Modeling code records
* begin *

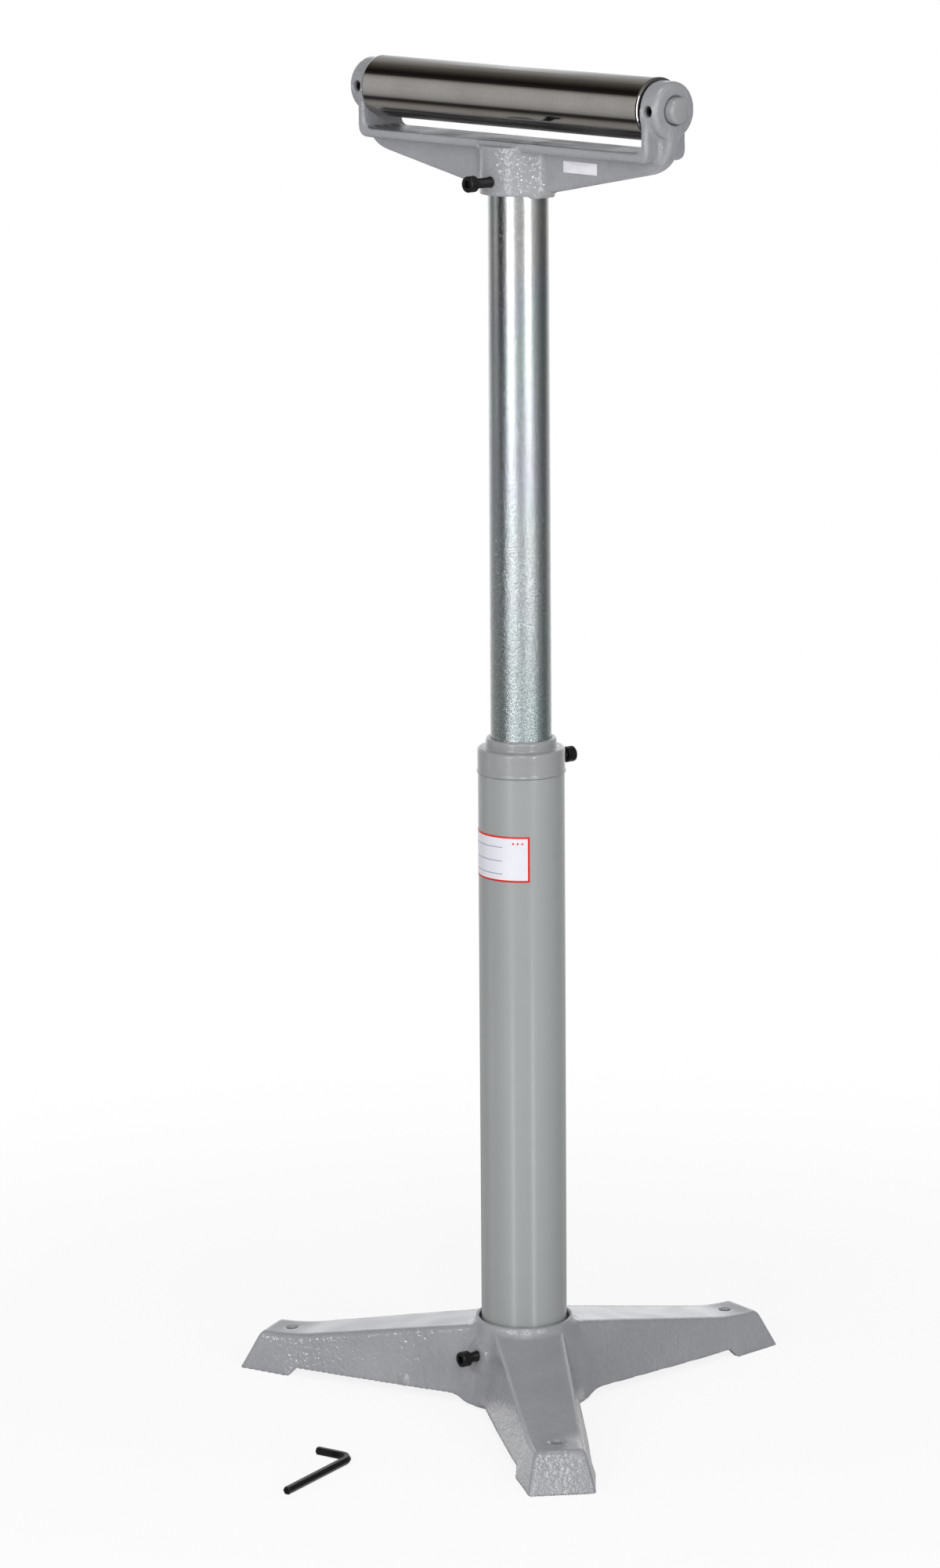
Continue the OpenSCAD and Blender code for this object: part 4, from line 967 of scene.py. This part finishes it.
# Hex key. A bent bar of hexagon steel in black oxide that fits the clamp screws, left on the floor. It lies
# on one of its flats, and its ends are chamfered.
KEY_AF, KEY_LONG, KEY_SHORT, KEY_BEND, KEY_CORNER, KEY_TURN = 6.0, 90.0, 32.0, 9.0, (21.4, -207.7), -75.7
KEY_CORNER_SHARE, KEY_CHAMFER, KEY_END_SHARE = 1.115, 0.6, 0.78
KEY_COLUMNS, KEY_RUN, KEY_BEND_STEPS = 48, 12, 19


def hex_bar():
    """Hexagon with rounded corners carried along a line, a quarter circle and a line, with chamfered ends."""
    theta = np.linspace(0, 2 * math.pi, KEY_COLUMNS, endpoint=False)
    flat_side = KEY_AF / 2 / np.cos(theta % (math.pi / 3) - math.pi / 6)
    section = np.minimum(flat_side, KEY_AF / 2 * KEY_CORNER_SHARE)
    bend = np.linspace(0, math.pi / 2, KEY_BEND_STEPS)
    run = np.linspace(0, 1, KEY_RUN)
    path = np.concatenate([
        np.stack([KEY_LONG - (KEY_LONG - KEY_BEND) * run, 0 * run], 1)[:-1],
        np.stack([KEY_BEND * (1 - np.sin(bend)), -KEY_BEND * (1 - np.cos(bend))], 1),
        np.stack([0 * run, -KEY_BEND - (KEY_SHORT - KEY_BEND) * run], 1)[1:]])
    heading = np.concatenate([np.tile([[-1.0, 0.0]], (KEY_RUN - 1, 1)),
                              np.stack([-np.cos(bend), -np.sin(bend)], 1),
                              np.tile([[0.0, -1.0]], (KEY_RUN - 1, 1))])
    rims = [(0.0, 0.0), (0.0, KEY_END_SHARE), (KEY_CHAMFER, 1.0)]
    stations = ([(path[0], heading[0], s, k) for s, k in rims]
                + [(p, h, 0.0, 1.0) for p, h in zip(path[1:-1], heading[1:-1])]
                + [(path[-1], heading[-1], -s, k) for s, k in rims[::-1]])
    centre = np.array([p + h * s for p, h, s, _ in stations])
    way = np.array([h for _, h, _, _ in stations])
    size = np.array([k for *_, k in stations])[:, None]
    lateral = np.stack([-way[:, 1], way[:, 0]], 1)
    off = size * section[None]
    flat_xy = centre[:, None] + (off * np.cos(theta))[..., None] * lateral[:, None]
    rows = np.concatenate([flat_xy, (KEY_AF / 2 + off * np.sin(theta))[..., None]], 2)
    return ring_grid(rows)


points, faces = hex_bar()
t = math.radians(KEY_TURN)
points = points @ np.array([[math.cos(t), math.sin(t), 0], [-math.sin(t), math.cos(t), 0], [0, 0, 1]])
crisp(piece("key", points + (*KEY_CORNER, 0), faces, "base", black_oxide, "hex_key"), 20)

* end *
* begin *

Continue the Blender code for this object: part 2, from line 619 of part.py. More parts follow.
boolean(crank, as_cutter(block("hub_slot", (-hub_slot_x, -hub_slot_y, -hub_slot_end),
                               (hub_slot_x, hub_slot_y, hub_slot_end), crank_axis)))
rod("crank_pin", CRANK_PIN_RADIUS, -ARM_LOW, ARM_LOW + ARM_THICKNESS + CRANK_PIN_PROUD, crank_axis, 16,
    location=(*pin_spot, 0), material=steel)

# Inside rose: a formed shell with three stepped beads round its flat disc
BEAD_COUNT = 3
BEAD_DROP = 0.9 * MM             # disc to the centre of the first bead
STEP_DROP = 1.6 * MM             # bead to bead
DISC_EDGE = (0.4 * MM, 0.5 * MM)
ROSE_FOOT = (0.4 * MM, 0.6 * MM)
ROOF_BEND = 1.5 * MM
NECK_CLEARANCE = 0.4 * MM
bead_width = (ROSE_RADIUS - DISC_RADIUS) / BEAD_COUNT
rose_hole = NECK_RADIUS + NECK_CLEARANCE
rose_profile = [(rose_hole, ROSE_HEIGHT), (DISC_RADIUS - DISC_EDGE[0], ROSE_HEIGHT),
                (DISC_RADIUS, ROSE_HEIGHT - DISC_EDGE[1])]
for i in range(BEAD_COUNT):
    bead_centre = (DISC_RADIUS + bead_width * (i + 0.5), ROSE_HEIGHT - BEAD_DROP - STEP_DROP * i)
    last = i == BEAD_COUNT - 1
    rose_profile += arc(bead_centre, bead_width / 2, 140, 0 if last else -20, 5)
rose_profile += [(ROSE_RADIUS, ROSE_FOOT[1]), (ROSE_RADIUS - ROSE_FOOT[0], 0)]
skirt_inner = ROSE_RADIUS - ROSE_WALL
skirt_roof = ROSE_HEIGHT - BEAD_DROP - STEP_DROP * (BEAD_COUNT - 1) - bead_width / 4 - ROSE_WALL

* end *

What you will do:
Begin with the line containing "Continue the OpenSCAD", end with the line containing "KEY_COLUMNS, KEY_RUN, KEY_BEND_STEPS", and transcribe exactly every line in that span, with nothing added.

Result below:
Continue the OpenSCAD and Blender code for this object: part 4, from line 967 of scene.py. This part finishes it.
# Hex key. A bent bar of hexagon steel in black oxide that fits the clamp screws, left on the floor. It lies
# on one of its flats, and its ends are chamfered.
KEY_AF, KEY_LONG, KEY_SHORT, KEY_BEND, KEY_CORNER, KEY_TURN = 6.0, 90.0, 32.0, 9.0, (21.4, -207.7), -75.7
KEY_CORNER_SHARE, KEY_CHAMFER, KEY_END_SHARE = 1.115, 0.6, 0.78
KEY_COLUMNS, KEY_RUN, KEY_BEND_STEPS = 48, 12, 19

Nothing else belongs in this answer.